USA Today, Wolff Wrong on Cable

On February 18thUSA Today published an article written by Michael Wolff called “Cable is Taking the Fast Train to Oblivion.” The article forecasts a future of the cable TV industry that almost directly opposes reality. It completely dismisses how Americans actually consume cable programming and how the cable industry reacts to the changing needs of its customers. Cable is currently enjoying a period of financial success because, first and foremost, it serves the interests of consumers. Customers wanted faster broadband connections and now enjoy speeds that have increased 900 percent in a decade. Customers wanted higher-quality content and now can watch cable programming that won 10 of the 11 Golden Globe Awards for television this year. Customers wanted to enjoy content whenever and wherever they pleased and today can choose from thousands of shows and movies on demand.

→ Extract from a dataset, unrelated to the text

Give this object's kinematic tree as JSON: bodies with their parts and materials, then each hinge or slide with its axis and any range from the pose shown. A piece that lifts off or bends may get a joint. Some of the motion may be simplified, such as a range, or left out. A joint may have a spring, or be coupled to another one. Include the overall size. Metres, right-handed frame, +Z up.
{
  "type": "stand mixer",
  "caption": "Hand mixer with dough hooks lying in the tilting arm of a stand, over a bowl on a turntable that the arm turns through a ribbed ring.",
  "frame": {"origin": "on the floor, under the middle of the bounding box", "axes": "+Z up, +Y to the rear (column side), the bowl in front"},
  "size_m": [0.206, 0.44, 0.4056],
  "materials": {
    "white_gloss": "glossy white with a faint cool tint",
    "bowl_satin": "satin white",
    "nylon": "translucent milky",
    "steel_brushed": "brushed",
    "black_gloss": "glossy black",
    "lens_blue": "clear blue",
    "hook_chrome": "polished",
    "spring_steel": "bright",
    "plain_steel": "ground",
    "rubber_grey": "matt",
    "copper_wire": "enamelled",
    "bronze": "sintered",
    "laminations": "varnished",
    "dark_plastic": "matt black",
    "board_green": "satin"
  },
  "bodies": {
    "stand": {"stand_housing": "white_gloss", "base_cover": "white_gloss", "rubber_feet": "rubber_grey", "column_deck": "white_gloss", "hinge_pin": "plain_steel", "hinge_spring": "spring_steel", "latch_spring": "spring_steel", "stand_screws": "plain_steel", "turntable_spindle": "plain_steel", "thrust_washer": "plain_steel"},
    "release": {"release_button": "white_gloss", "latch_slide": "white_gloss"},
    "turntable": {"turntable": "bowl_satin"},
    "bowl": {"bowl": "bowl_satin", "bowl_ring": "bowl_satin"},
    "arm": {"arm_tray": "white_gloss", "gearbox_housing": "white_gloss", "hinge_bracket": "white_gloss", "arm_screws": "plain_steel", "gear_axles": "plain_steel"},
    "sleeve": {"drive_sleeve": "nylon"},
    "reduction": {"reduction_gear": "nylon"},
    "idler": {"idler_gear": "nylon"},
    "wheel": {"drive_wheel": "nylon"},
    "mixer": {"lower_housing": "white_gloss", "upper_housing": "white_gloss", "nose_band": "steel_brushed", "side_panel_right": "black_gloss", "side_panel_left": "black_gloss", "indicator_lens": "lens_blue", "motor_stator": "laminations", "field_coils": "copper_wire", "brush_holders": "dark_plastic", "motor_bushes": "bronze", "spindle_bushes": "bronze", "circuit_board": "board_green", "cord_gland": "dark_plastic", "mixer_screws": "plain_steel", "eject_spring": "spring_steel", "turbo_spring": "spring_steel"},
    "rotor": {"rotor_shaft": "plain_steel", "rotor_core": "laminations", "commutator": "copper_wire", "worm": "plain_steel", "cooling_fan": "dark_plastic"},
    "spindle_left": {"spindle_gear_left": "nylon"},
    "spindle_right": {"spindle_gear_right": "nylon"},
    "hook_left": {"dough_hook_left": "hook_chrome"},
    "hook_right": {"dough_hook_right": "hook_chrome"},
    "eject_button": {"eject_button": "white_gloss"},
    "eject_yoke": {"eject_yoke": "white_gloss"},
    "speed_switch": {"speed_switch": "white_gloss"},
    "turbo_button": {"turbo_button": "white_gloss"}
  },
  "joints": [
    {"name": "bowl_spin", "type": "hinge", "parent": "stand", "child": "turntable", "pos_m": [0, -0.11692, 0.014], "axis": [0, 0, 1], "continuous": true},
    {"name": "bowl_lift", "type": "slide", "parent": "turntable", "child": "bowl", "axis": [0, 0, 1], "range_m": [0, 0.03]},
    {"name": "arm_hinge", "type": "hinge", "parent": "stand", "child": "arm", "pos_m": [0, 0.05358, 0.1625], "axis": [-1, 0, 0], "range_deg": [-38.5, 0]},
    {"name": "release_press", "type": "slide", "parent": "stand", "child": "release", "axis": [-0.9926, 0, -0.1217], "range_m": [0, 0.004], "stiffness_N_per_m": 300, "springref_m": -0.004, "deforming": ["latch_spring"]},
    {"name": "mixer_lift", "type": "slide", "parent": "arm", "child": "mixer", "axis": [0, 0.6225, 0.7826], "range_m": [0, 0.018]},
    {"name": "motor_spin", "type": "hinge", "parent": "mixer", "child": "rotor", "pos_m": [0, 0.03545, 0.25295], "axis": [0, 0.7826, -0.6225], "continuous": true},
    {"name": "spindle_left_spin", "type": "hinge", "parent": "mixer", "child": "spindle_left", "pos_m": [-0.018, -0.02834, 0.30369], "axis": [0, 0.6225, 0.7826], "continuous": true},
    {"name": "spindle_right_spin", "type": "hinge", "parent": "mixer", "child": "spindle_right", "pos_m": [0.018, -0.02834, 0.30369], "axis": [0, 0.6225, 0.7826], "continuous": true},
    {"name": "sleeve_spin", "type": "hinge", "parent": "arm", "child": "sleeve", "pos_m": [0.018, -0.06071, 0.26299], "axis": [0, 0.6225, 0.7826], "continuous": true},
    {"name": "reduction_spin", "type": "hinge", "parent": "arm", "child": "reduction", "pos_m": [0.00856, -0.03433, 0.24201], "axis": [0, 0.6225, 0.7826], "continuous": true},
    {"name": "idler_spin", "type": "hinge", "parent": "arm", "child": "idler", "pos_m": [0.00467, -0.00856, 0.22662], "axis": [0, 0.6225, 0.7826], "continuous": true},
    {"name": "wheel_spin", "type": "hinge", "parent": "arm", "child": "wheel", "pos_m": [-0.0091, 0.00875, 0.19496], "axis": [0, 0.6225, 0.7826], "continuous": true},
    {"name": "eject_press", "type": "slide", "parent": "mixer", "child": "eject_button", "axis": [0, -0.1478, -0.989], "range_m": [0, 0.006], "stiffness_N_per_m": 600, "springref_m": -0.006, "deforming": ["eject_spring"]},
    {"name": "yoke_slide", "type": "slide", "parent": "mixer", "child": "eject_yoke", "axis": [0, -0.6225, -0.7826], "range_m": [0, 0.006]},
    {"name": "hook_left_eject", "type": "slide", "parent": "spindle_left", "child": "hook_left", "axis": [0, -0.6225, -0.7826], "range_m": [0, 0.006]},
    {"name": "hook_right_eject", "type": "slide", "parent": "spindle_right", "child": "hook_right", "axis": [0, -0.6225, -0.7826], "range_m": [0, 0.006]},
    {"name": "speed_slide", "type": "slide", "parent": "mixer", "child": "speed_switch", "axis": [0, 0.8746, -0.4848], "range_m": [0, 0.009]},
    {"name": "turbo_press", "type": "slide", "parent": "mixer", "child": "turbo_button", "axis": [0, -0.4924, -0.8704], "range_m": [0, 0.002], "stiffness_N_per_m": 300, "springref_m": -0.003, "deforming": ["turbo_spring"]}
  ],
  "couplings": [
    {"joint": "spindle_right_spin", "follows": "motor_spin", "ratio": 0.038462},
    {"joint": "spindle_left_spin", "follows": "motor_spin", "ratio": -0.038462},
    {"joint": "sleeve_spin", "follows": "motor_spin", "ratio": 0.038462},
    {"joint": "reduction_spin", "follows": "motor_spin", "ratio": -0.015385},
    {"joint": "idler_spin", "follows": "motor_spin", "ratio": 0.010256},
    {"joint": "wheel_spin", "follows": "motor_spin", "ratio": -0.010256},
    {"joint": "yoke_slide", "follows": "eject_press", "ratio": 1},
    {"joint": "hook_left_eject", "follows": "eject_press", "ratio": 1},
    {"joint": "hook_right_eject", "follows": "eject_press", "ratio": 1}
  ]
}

They can even watch many of them on their tablets and smart phones. Customers demanded better, faster, and more and that’s exactly what the cable industry gave them. What we offer is a demonstrably high-functioning business model that is responsible for delivering blistering broadband speeds across an entire nation and creating the highest caliber television content in history And toward Mr. Wolff’s point that everyone has either cut the cord or is flirting with the possibility, according to Leichtman Research Group, multichannel video providers gained subscribers between November 2011 and November 2012. And the reason for that is great content and a flexible viewing experience. And we think it’s great that Mr. Wolff enjoys a “river of video” flowing over his laptop.  Of course, that glorious, free flowing content was developed and financed by the very model he derides as broken. We don’t know what the future holds any better than Mr. Wolff. But we do know that cable does not sit still. It constantly innovates, invests, and delivers. Cable works hard to find out what people want and how people want it and then delivers it to its customers at the lowest cost-per-hour of any available entertainment resource.